Task data ::
**********

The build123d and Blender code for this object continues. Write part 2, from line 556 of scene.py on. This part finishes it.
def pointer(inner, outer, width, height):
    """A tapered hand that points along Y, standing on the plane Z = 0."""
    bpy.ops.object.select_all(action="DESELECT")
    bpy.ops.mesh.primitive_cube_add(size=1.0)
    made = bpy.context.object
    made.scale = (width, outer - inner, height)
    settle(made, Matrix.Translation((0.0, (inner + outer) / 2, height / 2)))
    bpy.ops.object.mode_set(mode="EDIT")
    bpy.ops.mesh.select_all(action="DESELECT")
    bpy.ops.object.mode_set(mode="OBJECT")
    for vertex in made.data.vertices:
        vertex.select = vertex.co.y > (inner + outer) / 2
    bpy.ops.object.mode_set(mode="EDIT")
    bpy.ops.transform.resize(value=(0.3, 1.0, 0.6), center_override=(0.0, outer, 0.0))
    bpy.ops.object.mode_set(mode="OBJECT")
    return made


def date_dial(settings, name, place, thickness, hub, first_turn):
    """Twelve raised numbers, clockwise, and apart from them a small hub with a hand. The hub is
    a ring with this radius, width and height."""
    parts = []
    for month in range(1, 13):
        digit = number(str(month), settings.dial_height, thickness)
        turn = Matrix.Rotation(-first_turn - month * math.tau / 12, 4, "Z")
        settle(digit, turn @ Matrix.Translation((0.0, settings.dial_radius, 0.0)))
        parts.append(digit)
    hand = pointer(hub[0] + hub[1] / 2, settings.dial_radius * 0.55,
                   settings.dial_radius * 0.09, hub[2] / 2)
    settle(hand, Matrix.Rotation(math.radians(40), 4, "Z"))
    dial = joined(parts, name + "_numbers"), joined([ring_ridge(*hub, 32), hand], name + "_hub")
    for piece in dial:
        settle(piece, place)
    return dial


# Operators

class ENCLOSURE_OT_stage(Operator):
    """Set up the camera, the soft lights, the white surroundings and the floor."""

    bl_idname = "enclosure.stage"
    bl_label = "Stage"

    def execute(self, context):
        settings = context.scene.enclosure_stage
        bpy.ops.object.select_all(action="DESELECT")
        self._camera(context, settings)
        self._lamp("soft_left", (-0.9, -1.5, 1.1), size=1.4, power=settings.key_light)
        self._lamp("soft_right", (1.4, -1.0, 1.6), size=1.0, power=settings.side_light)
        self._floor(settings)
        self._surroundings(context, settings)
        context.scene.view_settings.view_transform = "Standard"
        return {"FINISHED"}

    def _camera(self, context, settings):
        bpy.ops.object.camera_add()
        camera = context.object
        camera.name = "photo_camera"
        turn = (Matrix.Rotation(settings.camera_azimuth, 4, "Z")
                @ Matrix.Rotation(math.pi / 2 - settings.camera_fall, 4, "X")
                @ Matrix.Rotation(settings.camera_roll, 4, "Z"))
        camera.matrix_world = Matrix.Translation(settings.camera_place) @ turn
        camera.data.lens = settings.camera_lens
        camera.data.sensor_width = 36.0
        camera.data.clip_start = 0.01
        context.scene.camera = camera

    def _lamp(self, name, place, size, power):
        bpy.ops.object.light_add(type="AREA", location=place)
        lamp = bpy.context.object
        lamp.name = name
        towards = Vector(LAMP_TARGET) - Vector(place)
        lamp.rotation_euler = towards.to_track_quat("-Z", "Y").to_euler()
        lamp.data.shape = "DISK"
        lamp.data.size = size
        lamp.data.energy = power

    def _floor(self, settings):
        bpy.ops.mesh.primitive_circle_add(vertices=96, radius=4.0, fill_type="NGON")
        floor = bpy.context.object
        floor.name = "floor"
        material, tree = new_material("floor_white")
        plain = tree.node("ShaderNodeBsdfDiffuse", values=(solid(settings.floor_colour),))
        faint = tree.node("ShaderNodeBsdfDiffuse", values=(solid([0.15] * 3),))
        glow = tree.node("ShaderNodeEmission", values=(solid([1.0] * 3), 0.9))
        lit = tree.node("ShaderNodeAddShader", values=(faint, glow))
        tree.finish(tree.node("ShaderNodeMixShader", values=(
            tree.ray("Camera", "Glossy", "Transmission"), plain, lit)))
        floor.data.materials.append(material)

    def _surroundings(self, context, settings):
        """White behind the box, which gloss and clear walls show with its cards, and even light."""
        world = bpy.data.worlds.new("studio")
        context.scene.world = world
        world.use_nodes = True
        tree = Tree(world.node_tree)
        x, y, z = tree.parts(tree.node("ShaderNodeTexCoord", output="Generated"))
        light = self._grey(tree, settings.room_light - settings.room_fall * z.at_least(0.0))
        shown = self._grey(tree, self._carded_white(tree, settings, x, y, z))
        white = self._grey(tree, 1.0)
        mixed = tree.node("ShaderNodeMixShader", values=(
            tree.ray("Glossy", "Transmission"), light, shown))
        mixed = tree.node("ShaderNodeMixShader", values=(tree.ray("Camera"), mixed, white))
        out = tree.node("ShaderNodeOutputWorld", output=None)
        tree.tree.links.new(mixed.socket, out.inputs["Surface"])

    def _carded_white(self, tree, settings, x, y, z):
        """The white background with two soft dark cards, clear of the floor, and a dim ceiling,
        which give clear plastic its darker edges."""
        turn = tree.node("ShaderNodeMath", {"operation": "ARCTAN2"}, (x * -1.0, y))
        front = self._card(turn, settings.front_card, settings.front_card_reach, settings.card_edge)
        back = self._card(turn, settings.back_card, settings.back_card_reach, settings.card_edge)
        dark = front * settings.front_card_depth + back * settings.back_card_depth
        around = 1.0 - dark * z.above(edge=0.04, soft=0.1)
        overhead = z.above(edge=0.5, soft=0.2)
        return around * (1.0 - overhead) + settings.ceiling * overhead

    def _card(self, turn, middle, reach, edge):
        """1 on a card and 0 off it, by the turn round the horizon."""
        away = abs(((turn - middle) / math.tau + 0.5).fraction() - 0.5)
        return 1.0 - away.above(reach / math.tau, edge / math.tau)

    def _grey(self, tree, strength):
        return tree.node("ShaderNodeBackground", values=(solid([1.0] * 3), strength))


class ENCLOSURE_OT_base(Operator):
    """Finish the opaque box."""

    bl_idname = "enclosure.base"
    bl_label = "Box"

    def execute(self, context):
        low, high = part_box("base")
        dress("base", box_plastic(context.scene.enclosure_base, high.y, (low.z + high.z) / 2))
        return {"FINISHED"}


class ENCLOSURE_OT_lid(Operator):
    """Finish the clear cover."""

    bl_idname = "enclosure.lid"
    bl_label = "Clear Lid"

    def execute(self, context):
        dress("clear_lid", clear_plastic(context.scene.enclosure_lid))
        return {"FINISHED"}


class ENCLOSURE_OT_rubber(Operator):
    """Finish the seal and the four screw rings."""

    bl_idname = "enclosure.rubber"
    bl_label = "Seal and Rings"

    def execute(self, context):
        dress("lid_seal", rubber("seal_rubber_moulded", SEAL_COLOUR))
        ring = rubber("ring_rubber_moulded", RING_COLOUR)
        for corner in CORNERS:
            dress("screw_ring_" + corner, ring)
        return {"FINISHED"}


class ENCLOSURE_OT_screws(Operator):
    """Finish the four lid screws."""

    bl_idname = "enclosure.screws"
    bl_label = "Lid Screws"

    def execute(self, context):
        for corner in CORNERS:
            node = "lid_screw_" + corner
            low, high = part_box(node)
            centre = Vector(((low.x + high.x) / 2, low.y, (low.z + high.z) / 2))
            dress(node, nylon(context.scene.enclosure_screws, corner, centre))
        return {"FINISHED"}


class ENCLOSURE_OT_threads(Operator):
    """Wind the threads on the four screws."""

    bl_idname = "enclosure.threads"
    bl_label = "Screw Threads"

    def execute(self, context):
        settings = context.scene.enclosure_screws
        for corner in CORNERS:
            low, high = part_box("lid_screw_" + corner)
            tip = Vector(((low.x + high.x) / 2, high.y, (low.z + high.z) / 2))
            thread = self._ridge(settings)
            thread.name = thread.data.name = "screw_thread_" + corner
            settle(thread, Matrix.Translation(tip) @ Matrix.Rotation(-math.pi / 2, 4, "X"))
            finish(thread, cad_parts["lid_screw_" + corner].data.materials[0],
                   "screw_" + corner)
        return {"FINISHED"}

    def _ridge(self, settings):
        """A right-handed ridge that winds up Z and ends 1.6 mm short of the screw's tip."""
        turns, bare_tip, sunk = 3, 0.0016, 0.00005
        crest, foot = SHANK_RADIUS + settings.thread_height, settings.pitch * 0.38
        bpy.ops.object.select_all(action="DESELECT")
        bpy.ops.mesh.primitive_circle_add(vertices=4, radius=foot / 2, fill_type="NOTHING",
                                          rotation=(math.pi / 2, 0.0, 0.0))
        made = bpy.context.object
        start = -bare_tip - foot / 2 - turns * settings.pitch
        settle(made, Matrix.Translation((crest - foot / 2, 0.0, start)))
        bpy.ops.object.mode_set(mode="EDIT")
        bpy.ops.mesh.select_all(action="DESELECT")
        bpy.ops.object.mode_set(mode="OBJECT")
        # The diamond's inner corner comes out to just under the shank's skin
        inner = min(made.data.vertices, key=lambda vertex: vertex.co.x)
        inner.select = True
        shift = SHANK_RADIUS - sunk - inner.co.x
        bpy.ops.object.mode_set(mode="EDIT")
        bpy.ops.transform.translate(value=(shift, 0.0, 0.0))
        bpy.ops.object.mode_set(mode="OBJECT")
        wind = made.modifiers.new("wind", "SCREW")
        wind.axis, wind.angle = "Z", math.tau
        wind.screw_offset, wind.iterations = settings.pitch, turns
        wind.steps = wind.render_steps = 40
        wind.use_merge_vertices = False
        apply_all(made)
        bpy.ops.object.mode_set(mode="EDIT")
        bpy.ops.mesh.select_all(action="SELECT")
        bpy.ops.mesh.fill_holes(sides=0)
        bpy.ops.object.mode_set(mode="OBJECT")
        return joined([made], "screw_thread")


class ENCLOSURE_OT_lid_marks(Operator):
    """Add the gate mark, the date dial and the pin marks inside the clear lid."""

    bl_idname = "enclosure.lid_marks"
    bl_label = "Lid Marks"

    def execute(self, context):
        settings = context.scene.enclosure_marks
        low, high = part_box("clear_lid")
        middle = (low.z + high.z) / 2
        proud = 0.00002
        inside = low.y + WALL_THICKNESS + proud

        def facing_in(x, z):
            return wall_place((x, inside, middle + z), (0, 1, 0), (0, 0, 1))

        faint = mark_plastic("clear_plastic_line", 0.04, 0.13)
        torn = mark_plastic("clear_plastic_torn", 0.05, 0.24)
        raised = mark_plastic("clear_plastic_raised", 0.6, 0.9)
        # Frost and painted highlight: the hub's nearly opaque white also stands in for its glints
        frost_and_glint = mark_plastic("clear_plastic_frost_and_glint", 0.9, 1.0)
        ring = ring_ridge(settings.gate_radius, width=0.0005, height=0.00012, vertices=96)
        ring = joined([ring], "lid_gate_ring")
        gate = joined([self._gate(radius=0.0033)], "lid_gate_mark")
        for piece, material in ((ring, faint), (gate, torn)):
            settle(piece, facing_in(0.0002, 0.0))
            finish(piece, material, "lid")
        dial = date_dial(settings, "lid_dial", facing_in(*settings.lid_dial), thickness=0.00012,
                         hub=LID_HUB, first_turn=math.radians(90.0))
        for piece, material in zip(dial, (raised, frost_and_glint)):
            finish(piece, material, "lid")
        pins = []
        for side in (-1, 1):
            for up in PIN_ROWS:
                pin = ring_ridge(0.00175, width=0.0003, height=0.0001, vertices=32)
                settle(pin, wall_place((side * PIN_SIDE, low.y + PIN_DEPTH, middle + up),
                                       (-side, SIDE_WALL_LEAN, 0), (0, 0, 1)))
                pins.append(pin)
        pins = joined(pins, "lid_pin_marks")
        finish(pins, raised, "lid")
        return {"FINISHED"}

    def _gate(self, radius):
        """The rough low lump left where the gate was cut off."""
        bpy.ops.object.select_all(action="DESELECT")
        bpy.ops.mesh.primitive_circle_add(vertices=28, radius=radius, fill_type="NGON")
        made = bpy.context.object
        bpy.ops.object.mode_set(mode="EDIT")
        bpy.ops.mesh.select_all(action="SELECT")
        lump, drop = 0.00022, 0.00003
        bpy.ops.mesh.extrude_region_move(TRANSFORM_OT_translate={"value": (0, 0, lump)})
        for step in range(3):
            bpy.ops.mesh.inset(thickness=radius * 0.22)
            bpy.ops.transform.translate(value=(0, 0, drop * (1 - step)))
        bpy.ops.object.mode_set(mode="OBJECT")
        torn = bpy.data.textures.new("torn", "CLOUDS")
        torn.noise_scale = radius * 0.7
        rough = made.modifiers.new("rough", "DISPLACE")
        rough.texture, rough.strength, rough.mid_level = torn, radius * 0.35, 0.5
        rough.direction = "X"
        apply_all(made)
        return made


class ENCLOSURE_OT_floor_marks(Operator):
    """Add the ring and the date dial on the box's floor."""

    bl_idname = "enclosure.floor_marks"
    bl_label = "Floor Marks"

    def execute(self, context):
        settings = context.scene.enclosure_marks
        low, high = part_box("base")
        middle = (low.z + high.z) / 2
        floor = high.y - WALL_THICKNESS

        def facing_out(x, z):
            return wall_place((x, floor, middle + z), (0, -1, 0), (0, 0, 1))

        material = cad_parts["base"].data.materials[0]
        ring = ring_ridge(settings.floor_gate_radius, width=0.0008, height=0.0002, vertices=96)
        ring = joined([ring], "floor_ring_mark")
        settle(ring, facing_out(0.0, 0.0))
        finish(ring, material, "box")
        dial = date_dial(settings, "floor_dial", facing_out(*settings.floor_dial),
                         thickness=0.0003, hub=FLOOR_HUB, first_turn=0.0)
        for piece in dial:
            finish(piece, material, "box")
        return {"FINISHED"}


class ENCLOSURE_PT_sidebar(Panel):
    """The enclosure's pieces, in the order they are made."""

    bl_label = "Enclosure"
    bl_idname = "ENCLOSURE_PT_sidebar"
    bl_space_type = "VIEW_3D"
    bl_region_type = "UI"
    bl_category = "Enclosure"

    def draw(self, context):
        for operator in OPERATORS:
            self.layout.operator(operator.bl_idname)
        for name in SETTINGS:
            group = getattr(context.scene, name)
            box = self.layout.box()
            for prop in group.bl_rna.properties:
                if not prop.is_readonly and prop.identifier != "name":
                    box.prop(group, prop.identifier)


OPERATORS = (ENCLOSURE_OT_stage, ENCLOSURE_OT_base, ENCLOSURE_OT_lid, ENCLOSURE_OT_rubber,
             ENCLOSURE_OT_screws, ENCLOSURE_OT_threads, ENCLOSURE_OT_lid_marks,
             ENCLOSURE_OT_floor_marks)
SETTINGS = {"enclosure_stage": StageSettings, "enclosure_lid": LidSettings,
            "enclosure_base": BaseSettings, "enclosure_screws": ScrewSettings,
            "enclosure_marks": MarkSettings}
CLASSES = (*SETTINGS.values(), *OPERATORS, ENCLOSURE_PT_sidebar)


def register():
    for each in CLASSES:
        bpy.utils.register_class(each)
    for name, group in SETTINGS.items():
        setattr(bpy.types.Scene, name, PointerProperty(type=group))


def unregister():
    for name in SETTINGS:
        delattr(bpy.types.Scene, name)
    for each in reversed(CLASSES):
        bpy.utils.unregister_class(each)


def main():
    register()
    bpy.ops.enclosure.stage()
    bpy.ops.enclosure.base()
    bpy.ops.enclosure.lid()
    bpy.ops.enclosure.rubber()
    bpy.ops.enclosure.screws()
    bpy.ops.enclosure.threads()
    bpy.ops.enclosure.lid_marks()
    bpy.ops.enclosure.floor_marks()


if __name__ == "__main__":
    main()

**********

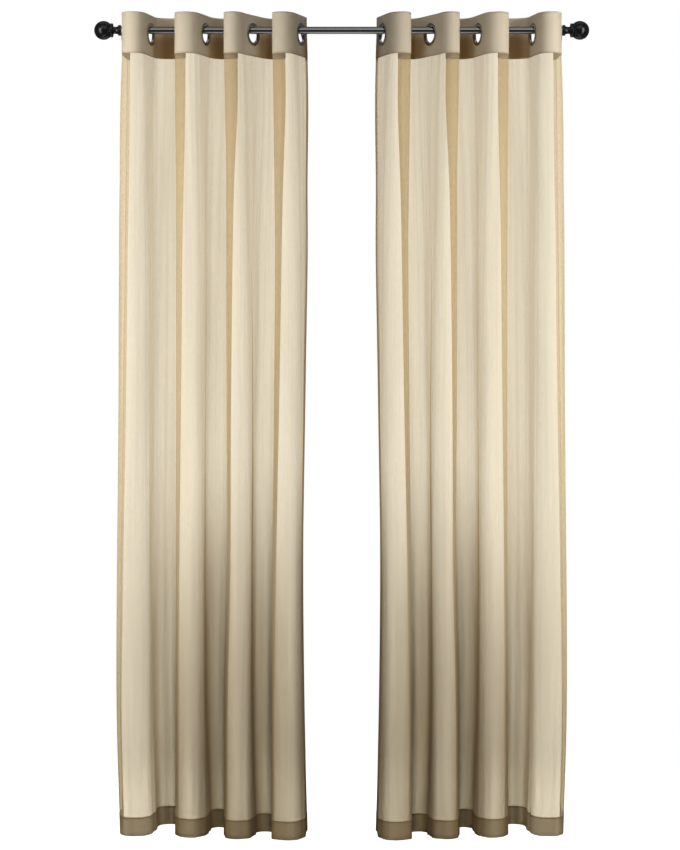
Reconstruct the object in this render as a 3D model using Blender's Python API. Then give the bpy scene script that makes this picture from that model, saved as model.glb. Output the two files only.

**********

Exercise ::
Search the data above for lines holding "from" and copy each of them.

Result for this exercise ::
The build123d and Blender code for this object continues. Write part 2, from line 556 of scene.py on. This part finishes it.
    """Twelve raised numbers, clockwise, and apart from them a small hub with a hand. The hub is
Reconstruct the object in this render as a 3D model using Blender's Python API. Then give the bpy scene script that makes this picture from that model, saved as model.glb. Output the two files only.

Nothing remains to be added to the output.